Since the news broke more parents have rightly demanded a full investigation as to how those images made it to the exhibit. I don’t understand how a lesson of political cartooning can roam so aimlessly in the academic woods. There’s a reason why Civics is generally taught in high school. Middle school students should be building the historical and rhetorical acumen to engage in what should be a structured conversation or project on politics. Students’ abilities to discern political discourse and/or systems are limited by the curriculums up to that point. The assignment clearly demonstrated a lack of preparedness.

If the students were prepared, then what goal was the teacher aiming for?

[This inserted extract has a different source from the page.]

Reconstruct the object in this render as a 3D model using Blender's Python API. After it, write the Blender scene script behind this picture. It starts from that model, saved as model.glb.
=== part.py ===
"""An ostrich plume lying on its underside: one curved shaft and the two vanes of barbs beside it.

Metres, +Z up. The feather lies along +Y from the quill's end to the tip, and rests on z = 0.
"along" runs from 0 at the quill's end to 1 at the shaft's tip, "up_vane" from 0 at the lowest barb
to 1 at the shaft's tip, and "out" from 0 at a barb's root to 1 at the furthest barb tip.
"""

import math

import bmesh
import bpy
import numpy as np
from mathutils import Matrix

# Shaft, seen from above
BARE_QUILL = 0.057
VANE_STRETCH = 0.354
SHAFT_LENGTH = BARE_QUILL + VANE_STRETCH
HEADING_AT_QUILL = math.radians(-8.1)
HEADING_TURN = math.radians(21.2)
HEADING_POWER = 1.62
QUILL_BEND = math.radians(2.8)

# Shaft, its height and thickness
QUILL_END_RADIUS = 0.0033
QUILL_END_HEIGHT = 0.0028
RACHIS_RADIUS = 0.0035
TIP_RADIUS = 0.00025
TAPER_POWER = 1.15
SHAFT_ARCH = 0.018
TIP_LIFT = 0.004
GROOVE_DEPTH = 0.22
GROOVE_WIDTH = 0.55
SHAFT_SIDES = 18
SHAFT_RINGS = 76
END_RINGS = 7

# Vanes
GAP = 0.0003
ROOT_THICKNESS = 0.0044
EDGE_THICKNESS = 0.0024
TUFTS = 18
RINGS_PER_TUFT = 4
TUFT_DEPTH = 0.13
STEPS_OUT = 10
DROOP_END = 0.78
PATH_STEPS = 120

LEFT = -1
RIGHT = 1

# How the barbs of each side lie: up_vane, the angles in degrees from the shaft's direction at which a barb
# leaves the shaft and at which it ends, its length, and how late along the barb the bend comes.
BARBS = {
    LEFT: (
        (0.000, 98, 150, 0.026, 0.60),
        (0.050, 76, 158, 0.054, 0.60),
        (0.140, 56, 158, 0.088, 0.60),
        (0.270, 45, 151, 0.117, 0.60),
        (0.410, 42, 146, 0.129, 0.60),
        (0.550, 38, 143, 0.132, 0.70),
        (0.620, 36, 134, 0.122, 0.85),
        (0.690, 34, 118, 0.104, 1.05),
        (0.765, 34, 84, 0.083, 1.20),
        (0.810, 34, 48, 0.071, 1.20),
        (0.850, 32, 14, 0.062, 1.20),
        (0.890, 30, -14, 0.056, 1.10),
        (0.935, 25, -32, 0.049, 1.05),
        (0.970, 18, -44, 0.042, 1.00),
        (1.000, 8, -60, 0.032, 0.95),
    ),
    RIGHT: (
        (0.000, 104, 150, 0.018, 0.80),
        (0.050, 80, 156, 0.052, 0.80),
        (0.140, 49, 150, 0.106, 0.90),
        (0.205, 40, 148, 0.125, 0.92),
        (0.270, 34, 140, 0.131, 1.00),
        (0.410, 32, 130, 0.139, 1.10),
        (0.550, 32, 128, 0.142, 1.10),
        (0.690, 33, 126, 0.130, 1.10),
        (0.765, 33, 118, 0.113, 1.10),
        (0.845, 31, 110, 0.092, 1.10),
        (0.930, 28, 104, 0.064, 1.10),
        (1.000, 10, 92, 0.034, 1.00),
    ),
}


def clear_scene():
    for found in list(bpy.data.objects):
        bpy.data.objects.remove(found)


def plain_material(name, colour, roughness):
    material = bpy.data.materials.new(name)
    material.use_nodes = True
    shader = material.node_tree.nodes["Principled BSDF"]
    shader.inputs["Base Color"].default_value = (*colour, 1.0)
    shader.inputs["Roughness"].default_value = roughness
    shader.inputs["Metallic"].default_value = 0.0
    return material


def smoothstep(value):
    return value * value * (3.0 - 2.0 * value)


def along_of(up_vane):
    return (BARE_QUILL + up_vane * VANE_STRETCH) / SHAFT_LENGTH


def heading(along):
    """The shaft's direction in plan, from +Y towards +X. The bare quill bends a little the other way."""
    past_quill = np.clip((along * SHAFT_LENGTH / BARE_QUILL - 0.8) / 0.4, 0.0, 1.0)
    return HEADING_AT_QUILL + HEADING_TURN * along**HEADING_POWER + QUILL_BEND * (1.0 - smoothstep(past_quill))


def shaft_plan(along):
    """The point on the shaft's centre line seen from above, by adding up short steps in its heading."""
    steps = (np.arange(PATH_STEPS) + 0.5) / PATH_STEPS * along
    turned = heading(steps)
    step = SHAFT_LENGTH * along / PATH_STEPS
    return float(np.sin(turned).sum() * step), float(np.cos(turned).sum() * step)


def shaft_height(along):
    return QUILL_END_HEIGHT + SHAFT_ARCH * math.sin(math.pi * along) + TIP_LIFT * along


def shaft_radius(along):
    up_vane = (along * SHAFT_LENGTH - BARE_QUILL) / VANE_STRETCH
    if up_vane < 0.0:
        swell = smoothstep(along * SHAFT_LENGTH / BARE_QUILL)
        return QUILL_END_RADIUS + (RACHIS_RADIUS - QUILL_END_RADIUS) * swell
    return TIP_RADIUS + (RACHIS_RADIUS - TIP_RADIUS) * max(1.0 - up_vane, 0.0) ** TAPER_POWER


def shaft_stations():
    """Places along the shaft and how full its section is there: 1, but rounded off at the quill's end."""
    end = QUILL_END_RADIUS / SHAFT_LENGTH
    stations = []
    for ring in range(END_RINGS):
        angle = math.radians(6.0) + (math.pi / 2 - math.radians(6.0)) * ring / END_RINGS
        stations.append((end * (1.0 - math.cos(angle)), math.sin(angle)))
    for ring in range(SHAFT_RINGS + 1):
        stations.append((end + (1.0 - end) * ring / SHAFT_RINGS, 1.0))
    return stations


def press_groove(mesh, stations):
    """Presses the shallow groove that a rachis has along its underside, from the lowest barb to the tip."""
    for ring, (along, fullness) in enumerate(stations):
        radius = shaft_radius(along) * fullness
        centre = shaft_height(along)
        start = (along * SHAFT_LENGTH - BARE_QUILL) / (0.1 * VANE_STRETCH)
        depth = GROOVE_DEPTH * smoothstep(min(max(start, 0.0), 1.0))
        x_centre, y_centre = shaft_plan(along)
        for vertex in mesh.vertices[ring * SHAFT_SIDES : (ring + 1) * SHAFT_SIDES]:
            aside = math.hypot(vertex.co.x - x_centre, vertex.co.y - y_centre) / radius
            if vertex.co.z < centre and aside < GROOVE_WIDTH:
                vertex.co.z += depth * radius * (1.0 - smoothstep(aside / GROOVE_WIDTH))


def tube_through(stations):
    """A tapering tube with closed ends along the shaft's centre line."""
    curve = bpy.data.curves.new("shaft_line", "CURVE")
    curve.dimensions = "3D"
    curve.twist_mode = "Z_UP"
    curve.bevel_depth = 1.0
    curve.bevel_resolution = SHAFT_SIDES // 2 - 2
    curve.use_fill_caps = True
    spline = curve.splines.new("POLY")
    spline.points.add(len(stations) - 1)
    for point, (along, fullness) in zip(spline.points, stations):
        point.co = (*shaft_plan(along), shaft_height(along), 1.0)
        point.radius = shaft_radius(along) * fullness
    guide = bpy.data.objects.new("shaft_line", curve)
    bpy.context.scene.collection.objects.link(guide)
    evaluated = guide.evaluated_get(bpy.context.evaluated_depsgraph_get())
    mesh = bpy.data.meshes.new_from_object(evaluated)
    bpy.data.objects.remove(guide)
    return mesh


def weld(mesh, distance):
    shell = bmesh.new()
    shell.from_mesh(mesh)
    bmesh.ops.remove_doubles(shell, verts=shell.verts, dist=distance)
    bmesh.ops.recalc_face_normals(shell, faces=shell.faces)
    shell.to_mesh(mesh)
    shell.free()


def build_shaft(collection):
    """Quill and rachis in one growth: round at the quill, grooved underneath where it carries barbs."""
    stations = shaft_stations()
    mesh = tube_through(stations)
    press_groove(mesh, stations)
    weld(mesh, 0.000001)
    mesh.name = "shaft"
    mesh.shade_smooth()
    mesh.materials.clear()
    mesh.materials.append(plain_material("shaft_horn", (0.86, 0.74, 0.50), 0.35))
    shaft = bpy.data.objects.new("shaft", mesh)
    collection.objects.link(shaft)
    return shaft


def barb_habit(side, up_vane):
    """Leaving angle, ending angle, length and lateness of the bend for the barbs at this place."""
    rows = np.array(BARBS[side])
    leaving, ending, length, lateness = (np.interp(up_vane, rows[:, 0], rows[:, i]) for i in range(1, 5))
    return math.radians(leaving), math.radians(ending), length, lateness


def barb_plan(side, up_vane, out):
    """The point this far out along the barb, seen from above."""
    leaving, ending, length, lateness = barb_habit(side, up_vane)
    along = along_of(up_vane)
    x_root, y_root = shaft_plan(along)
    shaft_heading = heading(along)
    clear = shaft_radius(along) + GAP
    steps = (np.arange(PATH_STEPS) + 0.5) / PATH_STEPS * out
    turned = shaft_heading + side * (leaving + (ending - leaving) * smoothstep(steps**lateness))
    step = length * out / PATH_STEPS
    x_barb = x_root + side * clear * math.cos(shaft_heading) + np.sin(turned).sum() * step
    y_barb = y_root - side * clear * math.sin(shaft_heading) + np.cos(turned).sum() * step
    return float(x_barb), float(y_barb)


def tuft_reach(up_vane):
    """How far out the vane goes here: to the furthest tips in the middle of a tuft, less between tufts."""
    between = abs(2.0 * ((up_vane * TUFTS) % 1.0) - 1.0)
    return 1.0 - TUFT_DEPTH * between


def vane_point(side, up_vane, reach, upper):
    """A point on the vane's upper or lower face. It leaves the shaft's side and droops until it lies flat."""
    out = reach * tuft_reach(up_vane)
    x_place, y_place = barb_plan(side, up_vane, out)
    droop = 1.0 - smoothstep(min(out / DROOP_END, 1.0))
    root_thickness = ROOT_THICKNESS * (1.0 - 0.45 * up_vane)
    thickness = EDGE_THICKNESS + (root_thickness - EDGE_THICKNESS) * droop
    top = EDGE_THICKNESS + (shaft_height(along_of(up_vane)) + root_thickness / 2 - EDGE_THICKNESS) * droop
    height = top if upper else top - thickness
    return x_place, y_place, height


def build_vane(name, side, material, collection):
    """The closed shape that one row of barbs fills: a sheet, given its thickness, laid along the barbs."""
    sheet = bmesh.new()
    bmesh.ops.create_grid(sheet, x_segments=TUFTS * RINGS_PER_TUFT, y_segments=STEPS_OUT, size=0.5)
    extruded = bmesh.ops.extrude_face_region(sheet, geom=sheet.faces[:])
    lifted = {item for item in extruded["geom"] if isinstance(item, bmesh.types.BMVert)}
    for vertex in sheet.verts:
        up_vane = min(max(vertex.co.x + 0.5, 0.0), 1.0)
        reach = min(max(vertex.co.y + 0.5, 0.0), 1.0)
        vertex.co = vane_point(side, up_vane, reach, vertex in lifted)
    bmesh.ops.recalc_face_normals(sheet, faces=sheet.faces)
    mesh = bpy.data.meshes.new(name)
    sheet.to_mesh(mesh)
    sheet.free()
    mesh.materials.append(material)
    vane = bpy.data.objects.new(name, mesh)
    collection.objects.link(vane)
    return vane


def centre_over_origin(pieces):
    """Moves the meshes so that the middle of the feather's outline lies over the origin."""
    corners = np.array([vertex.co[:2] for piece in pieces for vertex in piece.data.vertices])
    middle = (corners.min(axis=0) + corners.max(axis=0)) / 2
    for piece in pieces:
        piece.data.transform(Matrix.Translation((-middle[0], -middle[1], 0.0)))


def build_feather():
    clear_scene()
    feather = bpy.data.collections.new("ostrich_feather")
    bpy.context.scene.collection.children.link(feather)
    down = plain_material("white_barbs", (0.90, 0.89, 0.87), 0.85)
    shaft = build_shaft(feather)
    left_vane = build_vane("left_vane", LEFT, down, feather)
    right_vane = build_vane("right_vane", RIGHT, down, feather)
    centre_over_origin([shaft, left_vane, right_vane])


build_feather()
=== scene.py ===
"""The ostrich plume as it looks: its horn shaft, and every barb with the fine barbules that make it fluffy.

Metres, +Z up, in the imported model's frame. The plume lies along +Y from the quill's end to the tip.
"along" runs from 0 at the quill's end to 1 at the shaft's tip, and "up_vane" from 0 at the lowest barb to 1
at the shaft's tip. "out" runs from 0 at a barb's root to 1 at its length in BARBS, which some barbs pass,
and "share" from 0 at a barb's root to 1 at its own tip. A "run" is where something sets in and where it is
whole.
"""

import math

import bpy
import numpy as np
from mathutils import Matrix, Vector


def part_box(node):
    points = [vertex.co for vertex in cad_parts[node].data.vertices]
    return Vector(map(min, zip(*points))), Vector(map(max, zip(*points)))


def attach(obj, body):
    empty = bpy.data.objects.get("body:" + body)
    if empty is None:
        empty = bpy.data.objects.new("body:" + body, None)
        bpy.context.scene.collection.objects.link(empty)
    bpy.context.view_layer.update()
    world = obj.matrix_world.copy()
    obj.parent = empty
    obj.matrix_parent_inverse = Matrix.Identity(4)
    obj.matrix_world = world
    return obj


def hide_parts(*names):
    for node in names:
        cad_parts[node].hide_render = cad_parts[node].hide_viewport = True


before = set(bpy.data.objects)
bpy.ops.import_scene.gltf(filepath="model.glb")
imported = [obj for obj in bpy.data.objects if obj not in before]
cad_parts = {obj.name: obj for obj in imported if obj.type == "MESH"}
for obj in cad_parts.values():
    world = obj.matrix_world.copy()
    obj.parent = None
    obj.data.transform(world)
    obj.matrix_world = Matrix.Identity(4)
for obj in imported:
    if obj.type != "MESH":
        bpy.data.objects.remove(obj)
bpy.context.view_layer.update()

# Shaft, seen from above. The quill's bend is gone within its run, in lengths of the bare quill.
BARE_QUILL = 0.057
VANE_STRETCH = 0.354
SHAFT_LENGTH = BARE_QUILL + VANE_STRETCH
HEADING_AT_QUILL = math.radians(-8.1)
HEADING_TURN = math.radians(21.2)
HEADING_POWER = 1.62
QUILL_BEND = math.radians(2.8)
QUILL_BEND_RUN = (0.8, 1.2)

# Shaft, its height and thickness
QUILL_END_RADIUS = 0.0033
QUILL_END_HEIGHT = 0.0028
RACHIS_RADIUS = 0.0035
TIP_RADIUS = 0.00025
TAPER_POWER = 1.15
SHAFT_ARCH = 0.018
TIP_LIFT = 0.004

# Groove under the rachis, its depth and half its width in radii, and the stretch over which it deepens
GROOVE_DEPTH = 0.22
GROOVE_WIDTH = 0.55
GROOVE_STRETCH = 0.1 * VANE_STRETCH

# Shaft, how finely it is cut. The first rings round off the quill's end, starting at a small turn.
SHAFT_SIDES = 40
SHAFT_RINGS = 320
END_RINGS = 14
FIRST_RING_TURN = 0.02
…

When I first saw some of the completed assignments, I noticed the intellectual laziness that contributed to what a teacher could not possibly consider art. Certainly, it can’t be considered worthy enough to go on a school wall. To go on the Internet and transpose a bullet hole on a random image of President Obama is clearly a nasty, regurgitated political argument of some derisive talk radio show or dinner table.

However, it’s even more disturbing for a teacher or faculty to allow this obviously loose political commentary to hang on the walls. I hope the aftermath of this incident does not devolve into a base conversation of free speech. The Boyet exhibit made clear, free speech in schools is filtered by a responsibility to maintain an environment conducive to learning. In addition, there are actual laws that prohibit speech that can incite violence particularly against elected officials and especially the President of the United States.

I hope St. Tammany School District officials conduct a learning walk at Boyet to see what other images violate common decency let alone the purpose of public schools. All institutions that consider themselves to be places of education, but in particular public institutions, have obligations to practice an idealized connection between truth, justice and community. To practice an idealized connection between truth, justice and community is to assume there is currently no perfect person, community or social system. Schools are the agents of positive change that help society work towards a more perfect union that is inclusive, civil and free from bullets.

Applaud the students, families and teachers of Boyet who understand that schools introduce free speech to intellectual rigor and civility.

However, there something we can all do to learn from this incident. Look around your child’s school. Take in the physical space of your college or university. See what’s on the walls. Who does the bronze bust immortalize? For whom are the buildings and rooms named? The physical structures that contain schools and colleges are also windows and mirrors to the values and people that communities hold dear.

If your schools’ walls say more about who you are than what we should become, then the only art that we’ve mastered is that of repeating history.